··· Material for this task

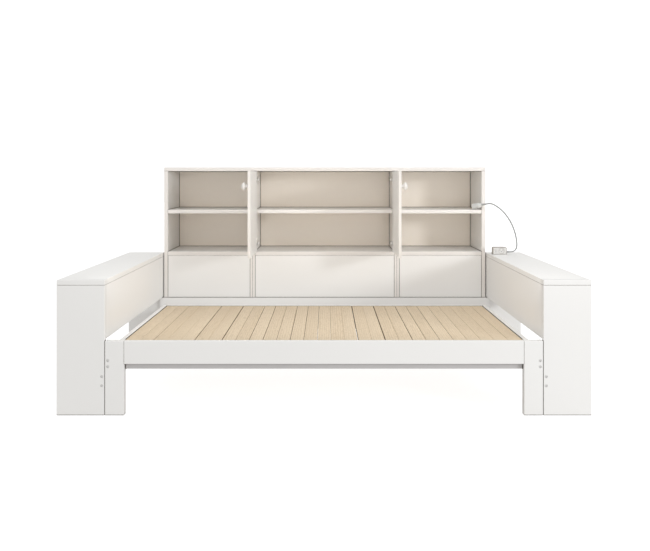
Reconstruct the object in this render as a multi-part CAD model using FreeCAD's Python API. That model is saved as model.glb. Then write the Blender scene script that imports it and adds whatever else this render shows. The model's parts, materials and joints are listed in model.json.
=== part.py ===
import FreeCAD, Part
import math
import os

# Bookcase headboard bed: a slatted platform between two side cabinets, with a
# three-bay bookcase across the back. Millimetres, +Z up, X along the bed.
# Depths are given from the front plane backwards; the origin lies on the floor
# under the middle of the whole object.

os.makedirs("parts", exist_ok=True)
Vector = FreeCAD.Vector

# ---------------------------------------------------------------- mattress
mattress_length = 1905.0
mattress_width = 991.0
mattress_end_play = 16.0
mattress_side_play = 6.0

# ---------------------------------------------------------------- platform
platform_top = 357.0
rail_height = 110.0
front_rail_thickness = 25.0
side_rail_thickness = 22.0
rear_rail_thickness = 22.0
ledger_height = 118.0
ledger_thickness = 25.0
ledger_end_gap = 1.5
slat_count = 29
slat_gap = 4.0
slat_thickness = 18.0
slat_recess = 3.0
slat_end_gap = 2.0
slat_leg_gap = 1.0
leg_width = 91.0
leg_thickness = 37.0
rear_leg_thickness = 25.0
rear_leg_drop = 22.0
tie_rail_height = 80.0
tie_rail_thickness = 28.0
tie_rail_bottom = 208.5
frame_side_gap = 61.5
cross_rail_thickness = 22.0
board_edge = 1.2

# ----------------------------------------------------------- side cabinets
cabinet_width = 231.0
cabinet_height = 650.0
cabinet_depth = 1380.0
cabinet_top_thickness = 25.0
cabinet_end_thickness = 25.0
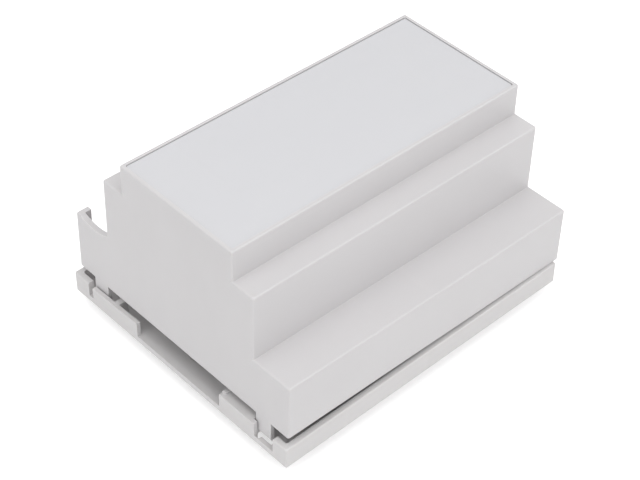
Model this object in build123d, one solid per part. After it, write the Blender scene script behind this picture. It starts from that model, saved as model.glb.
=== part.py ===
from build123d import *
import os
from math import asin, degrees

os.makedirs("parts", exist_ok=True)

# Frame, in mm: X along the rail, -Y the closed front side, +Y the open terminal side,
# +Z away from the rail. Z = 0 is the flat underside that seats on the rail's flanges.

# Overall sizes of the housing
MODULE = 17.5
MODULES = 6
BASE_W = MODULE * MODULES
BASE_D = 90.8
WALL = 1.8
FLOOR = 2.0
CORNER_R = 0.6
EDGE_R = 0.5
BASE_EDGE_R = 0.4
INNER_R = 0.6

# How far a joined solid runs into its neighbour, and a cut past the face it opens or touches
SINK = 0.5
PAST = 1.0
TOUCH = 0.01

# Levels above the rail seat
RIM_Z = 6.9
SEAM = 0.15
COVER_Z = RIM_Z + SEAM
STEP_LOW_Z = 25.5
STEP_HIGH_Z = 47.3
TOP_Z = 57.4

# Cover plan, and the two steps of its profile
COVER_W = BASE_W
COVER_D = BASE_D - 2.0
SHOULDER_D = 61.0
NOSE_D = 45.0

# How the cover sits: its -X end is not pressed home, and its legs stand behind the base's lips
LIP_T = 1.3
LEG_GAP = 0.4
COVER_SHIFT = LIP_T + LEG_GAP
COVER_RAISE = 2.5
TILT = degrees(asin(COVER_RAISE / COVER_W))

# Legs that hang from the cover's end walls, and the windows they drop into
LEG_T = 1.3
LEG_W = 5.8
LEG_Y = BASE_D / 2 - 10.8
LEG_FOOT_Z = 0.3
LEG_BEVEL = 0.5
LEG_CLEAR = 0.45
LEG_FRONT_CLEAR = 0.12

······

Work to be completed:
Copy every line verbatim.

Written solution:
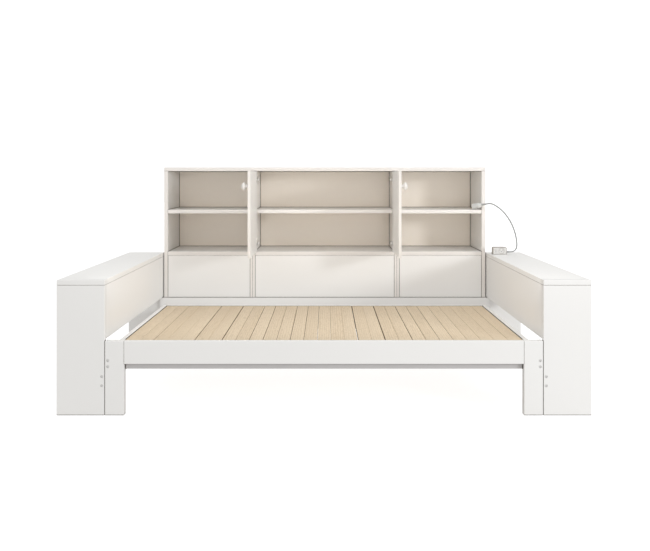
Reconstruct the object in this render as a multi-part CAD model using FreeCAD's Python API. That model is saved as model.glb. Then write the Blender scene script that imports it and adds whatever else this render shows. The model's parts, materials and joints are listed in model.json.
=== part.py ===
import FreeCAD, Part
import math
import os

# Bookcase headboard bed: a slatted platform between two side cabinets, with a
# three-bay bookcase across the back. Millimetres, +Z up, X along the bed.
# Depths are given from the front plane backwards; the origin lies on the floor
# under the middle of the whole object.

os.makedirs("parts", exist_ok=True)
Vector = FreeCAD.Vector

# ---------------------------------------------------------------- mattress
mattress_length = 1905.0
mattress_width = 991.0
mattress_end_play = 16.0
mattress_side_play = 6.0

# ---------------------------------------------------------------- platform
platform_top = 357.0
rail_height = 110.0
front_rail_thickness = 25.0
side_rail_thickness = 22.0
rear_rail_thickness = 22.0
ledger_height = 118.0
ledger_thickness = 25.0
ledger_end_gap = 1.5
slat_count = 29
slat_gap = 4.0
slat_thickness = 18.0
slat_recess = 3.0
slat_end_gap = 2.0
slat_leg_gap = 1.0
leg_width = 91.0
leg_thickness = 37.0
rear_leg_thickness = 25.0
rear_leg_drop = 22.0
tie_rail_height = 80.0
tie_rail_thickness = 28.0
tie_rail_bottom = 208.5
frame_side_gap = 61.5
cross_rail_thickness = 22.0
board_edge = 1.2

# ----------------------------------------------------------- side cabinets
cabinet_width = 231.0
cabinet_height = 650.0
cabinet_depth = 1380.0
cabinet_top_thickness = 25.0
cabinet_end_thickness = 25.0
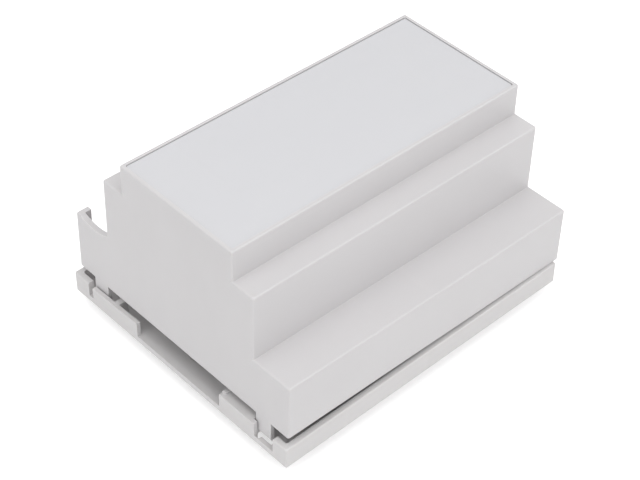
Model this object in build123d, one solid per part. After it, write the Blender scene script behind this picture. It starts from that model, saved as model.glb.
=== part.py ===
from build123d import *
import os
from math import asin, degrees

os.makedirs("parts", exist_ok=True)

# Frame, in mm: X along the rail, -Y the closed front side, +Y the open terminal side,
# +Z away from the rail. Z = 0 is the flat underside that seats on the rail's flanges.

# Overall sizes of the housing
MODULE = 17.5
MODULES = 6
BASE_W = MODULE * MODULES
BASE_D = 90.8
WALL = 1.8
FLOOR = 2.0
CORNER_R = 0.6
EDGE_R = 0.5
BASE_EDGE_R = 0.4
INNER_R = 0.6

# How far a joined solid runs into its neighbour, and a cut past the face it opens or touches
SINK = 0.5
PAST = 1.0
TOUCH = 0.01

# Levels above the rail seat
RIM_Z = 6.9
SEAM = 0.15
COVER_Z = RIM_Z + SEAM
STEP_LOW_Z = 25.5
STEP_HIGH_Z = 47.3
TOP_Z = 57.4

# Cover plan, and the two steps of its profile
COVER_W = BASE_W
COVER_D = BASE_D - 2.0
SHOULDER_D = 61.0
NOSE_D = 45.0

# How the cover sits: its -X end is not pressed home, and its legs stand behind the base's lips
LIP_T = 1.3
LEG_GAP = 0.4
COVER_SHIFT = LIP_T + LEG_GAP
COVER_RAISE = 2.5
TILT = degrees(asin(COVER_RAISE / COVER_W))

# Legs that hang from the cover's end walls, and the windows they drop into
LEG_T = 1.3
LEG_W = 5.8
LEG_Y = BASE_D / 2 - 10.8
LEG_FOOT_Z = 0.3
LEG_BEVEL = 0.5
LEG_CLEAR = 0.45
LEG_FRONT_CLEAR = 0.12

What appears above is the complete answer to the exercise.